▶ _SET TASK_: Output an exact reproduction of the data.

▶ _Recorded data_:
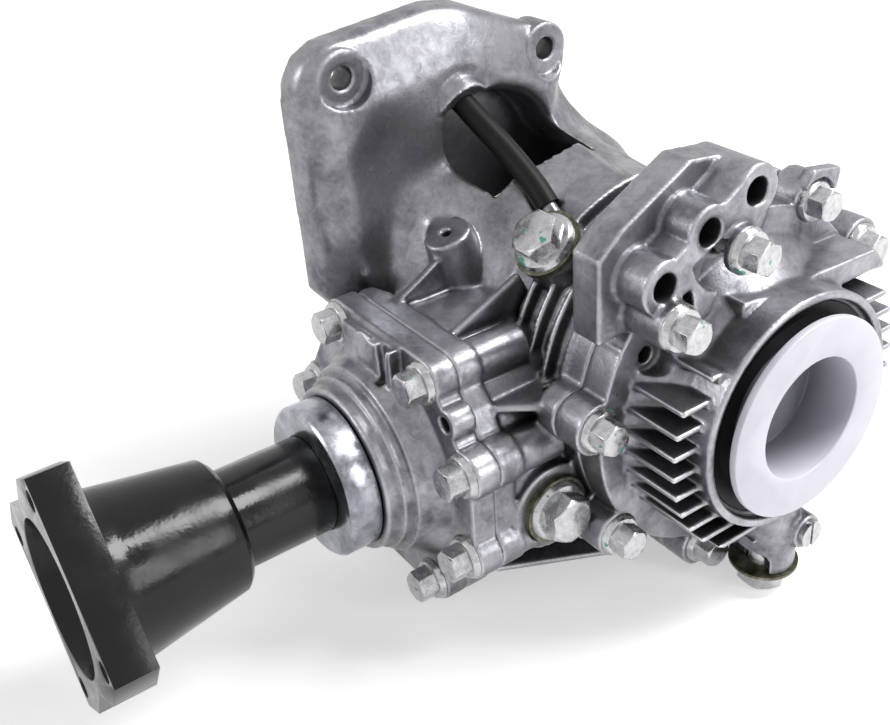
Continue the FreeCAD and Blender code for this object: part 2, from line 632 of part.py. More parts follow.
for index, (py, pz) in enumerate(sideBolts):
    caseParts.append(cylinder("case_side_lobe_" + str(index + 1), lobeRadius, 14, caseJoint - 14, py, pz,
                              alongX))
finRings = []
for index, station in enumerate((30, 43, 56, 69)):
    finRings.append(cylinder("case_fin_" + str(index + 1), finRadius, finThick, station, 0, 0, alongX))
caseParts.append(common("case_fins", fuse("case_fin_rings", finRings),
                        box("case_fin_room", 80, 240, 120, 10, -120, 16)))
fillerAngle = math.radians(42.5)
fillerWay = Vector(0, -math.sin(fillerAngle), math.cos(fillerAngle))
fillerTurn = Rotation(Vector(0, 0, 1), fillerWay)
fillerX = 35
plugSpot = size("plugSpot", 20.5, "spot face radius round an oil plug")
fillerReach = size("fillerReach", 105, "filler boss face, distance from the input axis")


# Spot on the filler axis, a way out from the input axis
def onFiller(reach):
    return fillerX, fillerWay.y * reach, fillerWay.z * reach


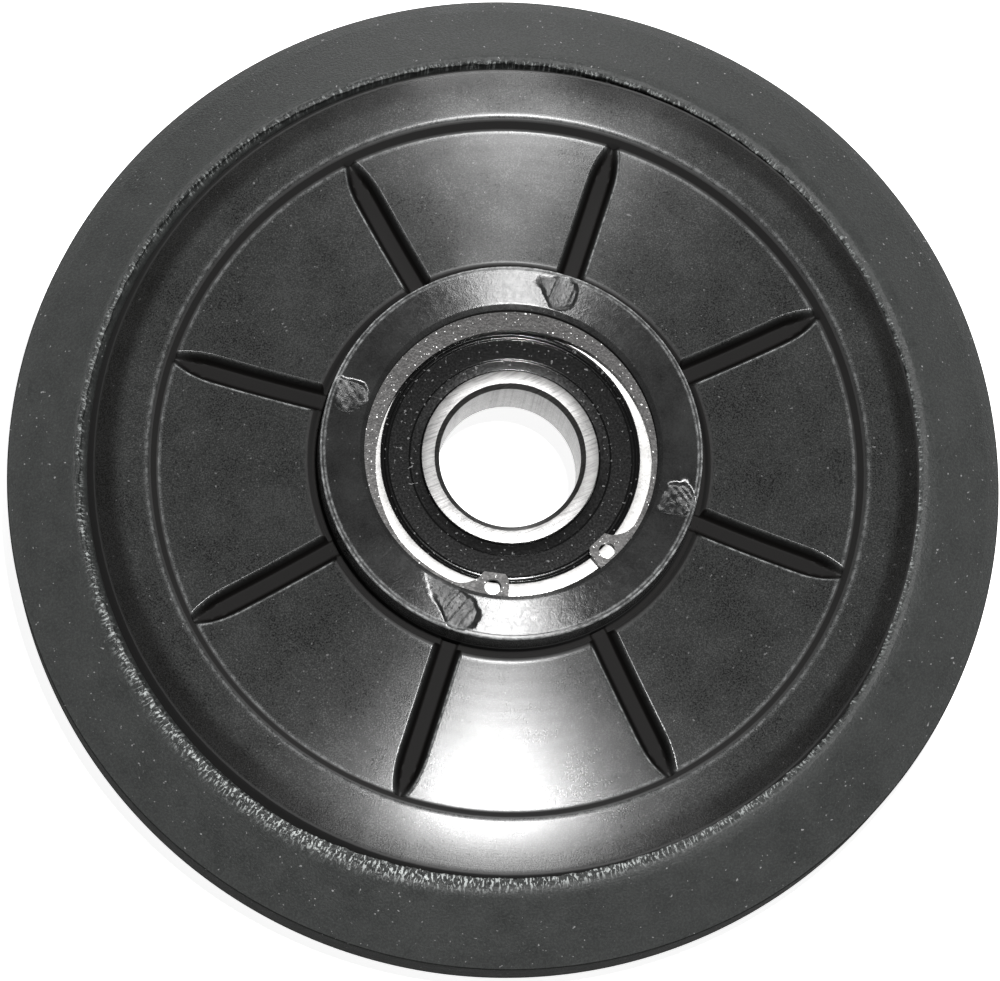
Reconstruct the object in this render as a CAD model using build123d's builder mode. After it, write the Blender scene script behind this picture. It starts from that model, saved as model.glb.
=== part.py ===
"""Rubber-tyred track idler wheel on a sealed ball bearing, as separate pieces.

The wheel lies flat. Its spin axis is Z, the side with the snap ring faces +Z, and the
origin is the centre of the bearing's bore. All sizes are in millimetres.
"""
from build123d import *
import math
import os

os.makedirs("parts", exist_ok=True)

# ---------------------------------------------------------------- driving dimensions
# Bearing: 25 x 52 x 15, nine balls.
bore_radius = 12.5
bearing_radius = 26.0
bearing_width = 15.0
ring_chamfer = 0.85
ball_radius = 3.969
ball_count = 9
pitch_radius = 19.25
race_clearance = 0.03
race_profile_radius = 4.13
inner_land_radius = 17.2
inner_seal_land_radius = 15.65
outer_land_radius = 21.6
outer_face_radius = 22.85
seal_groove_radius = 23.9

# Seals: rubber face outside, steel insert inside.
seal_recess = 0.5
seal_rubber_thickness = 0.7
seal_insert_thickness = 0.35
seal_insert_inner_radius = 17.0
seal_lip_gap = 0.05
seal_lip_slope = (0.6, 0.3)
seal_lip_bevel = (0.5, 0.4)
seal_to_step_gap = 0.25

# Ball cage: two pressed halves held by rivets.
cage_inner_radius = 17.75
cage_outer_radius = 20.75
cage_sheet = 0.6
cage_pocket_gap = 0.12
rivet_radius = 0.5
rivet_head_radius = 0.85
rivet_head_height = 0.35

# Snap ring: an internal ring with eccentric bore and two lugs.
snap_thickness = 2.0
snap_outer_radius = 27.3
snap_end_width = 2.3
snap_bore_radius = 24.4
snap_bore_shift = 2.0
snap_axis_angle = 288.5
snap_half_gap_angle = 19.4
lug_angle = 26.1
lug_hole_radius = 1.45
lug_hole_centre_radius = 24.0
lug_end_radius = 21.5
lug_end_half_width = 1.85
lug_root = (22.5, 2.4)
lug_flare_middle = (23.6, 3.9)
lug_flare_end = (24.1, 6.6)
lug_outer_radius = 26.3
snap_groove_radius = 27.5
snap_groove_width = 2.15

# Hub of the wheel body.
hub_face = 12.0
hub_radius = 33.6
hub_base_radius = 34.1
hub_edge = 0.4
hub_bore_chamfer = 0.5
hub_rear = -10.6
hub_rear_radius = 31.0
hub_root_radius = 33.0
rear_shoulder_radius = 23.6
gutter_floor = 2.5
gutter_outer_radius = 34.9

# Web: eight dished panels, parted by radial grooves.
panel_inner_radius = 35.4
panel_inner_height = 5.5
panel_middle_radius = 48.4
panel_middle_height = 2.1
panel_outer_radius = 62.0
panel_outer_height = 0.5
web_thickness = 5.0
panel_count = 8
groove_angle = 72.3
groove_top_width = 5.2
groove_floor_width = 2.6
groove_depth = 3.4
groove_flare = 1.0

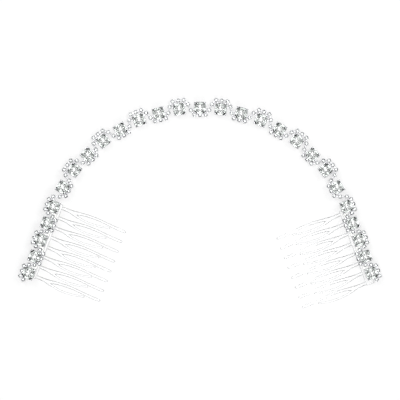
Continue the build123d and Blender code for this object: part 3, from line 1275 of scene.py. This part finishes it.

▶ _OUTPUT BELOW_:
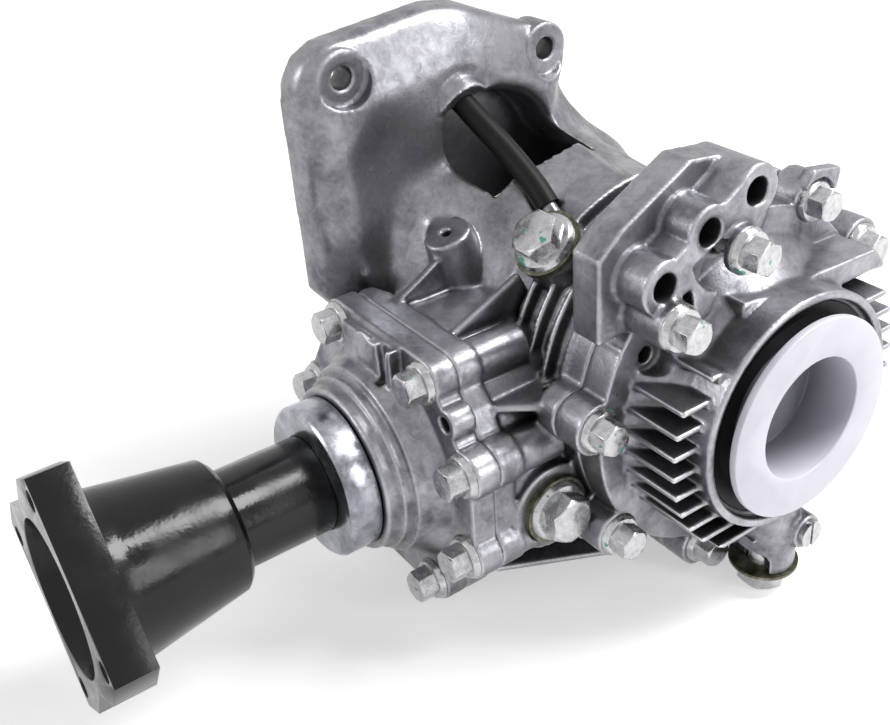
Continue the FreeCAD and Blender code for this object: part 2, from line 632 of part.py. More parts follow.
for index, (py, pz) in enumerate(sideBolts):
    caseParts.append(cylinder("case_side_lobe_" + str(index + 1), lobeRadius, 14, caseJoint - 14, py, pz,
                              alongX))
finRings = []
for index, station in enumerate((30, 43, 56, 69)):
    finRings.append(cylinder("case_fin_" + str(index + 1), finRadius, finThick, station, 0, 0, alongX))
caseParts.append(common("case_fins", fuse("case_fin_rings", finRings),
                        box("case_fin_room", 80, 240, 120, 10, -120, 16)))
fillerAngle = math.radians(42.5)
fillerWay = Vector(0, -math.sin(fillerAngle), math.cos(fillerAngle))
fillerTurn = Rotation(Vector(0, 0, 1), fillerWay)
fillerX = 35
plugSpot = size("plugSpot", 20.5, "spot face radius round an oil plug")
fillerReach = size("fillerReach", 105, "filler boss face, distance from the input axis")


# Spot on the filler axis, a way out from the input axis
def onFiller(reach):
    return fillerX, fillerWay.y * reach, fillerWay.z * reach


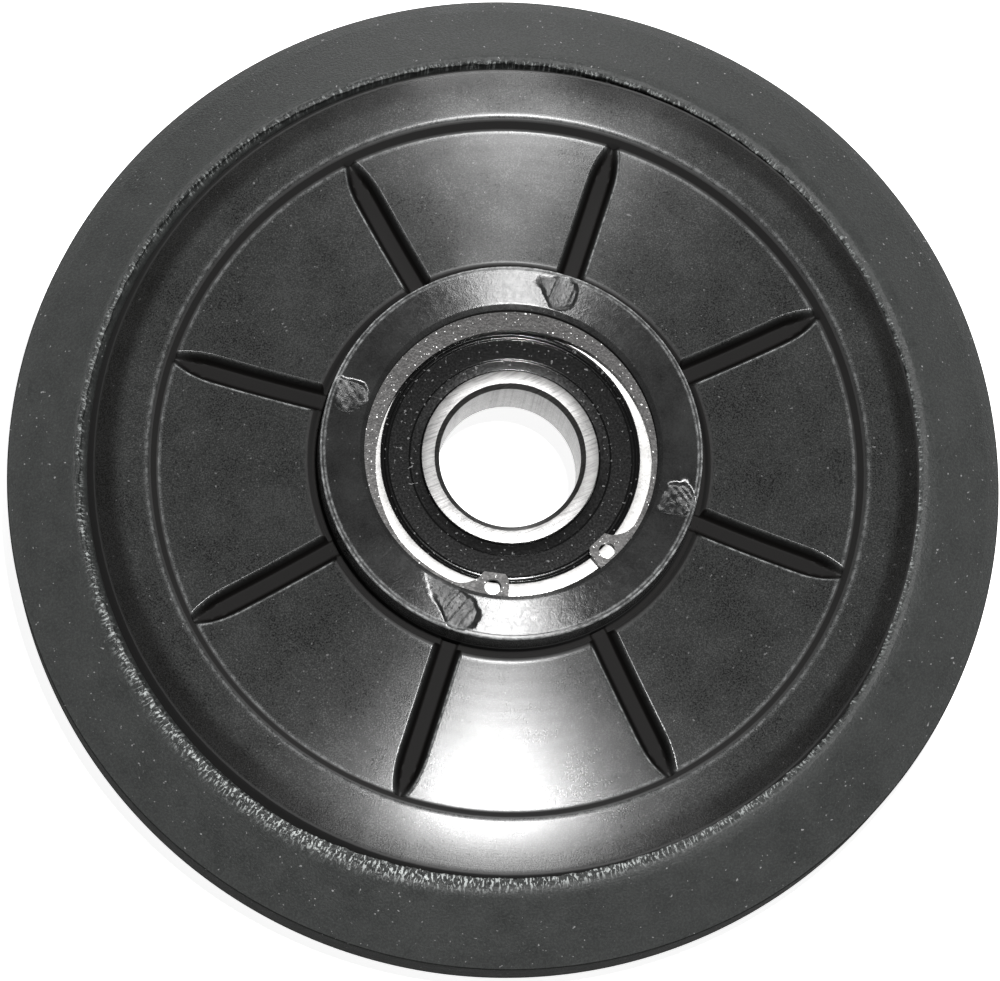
Reconstruct the object in this render as a CAD model using build123d's builder mode. After it, write the Blender scene script behind this picture. It starts from that model, saved as model.glb.
=== part.py ===
"""Rubber-tyred track idler wheel on a sealed ball bearing, as separate pieces.

The wheel lies flat. Its spin axis is Z, the side with the snap ring faces +Z, and the
origin is the centre of the bearing's bore. All sizes are in millimetres.
"""
from build123d import *
import math
import os

os.makedirs("parts", exist_ok=True)

# ---------------------------------------------------------------- driving dimensions
# Bearing: 25 x 52 x 15, nine balls.
bore_radius = 12.5
bearing_radius = 26.0
bearing_width = 15.0
ring_chamfer = 0.85
ball_radius = 3.969
ball_count = 9
pitch_radius = 19.25
race_clearance = 0.03
race_profile_radius = 4.13
inner_land_radius = 17.2
inner_seal_land_radius = 15.65
outer_land_radius = 21.6
outer_face_radius = 22.85
seal_groove_radius = 23.9

# Seals: rubber face outside, steel insert inside.
seal_recess = 0.5
seal_rubber_thickness = 0.7
seal_insert_thickness = 0.35
seal_insert_inner_radius = 17.0
seal_lip_gap = 0.05
seal_lip_slope = (0.6, 0.3)
seal_lip_bevel = (0.5, 0.4)
seal_to_step_gap = 0.25

# Ball cage: two pressed halves held by rivets.
cage_inner_radius = 17.75
cage_outer_radius = 20.75
cage_sheet = 0.6
cage_pocket_gap = 0.12
rivet_radius = 0.5
rivet_head_radius = 0.85
rivet_head_height = 0.35

# Snap ring: an internal ring with eccentric bore and two lugs.
snap_thickness = 2.0
snap_outer_radius = 27.3
snap_end_width = 2.3
snap_bore_radius = 24.4
snap_bore_shift = 2.0
snap_axis_angle = 288.5
snap_half_gap_angle = 19.4
lug_angle = 26.1
lug_hole_radius = 1.45
lug_hole_centre_radius = 24.0
lug_end_radius = 21.5
lug_end_half_width = 1.85
lug_root = (22.5, 2.4)
lug_flare_middle = (23.6, 3.9)
lug_flare_end = (24.1, 6.6)
lug_outer_radius = 26.3
snap_groove_radius = 27.5
snap_groove_width = 2.15

# Hub of the wheel body.
hub_face = 12.0
hub_radius = 33.6
hub_base_radius = 34.1
hub_edge = 0.4
hub_bore_chamfer = 0.5
hub_rear = -10.6
hub_rear_radius = 31.0
hub_root_radius = 33.0
rear_shoulder_radius = 23.6
gutter_floor = 2.5
gutter_outer_radius = 34.9

# Web: eight dished panels, parted by radial grooves.
panel_inner_radius = 35.4
panel_inner_height = 5.5
panel_middle_radius = 48.4
panel_middle_height = 2.1
panel_outer_radius = 62.0
panel_outer_height = 0.5
web_thickness = 5.0
panel_count = 8
groove_angle = 72.3
groove_top_width = 5.2
groove_floor_width = 2.6
groove_depth = 3.4
groove_flare = 1.0

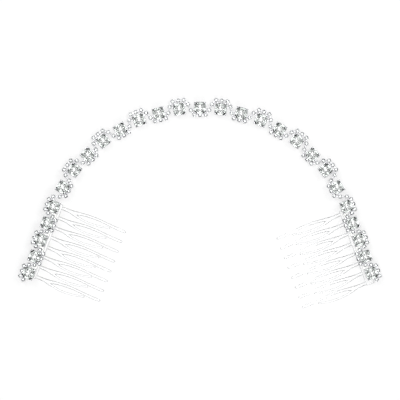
Continue the build123d and Blender code for this object: part 3, from line 1275 of scene.py. This part finishes it.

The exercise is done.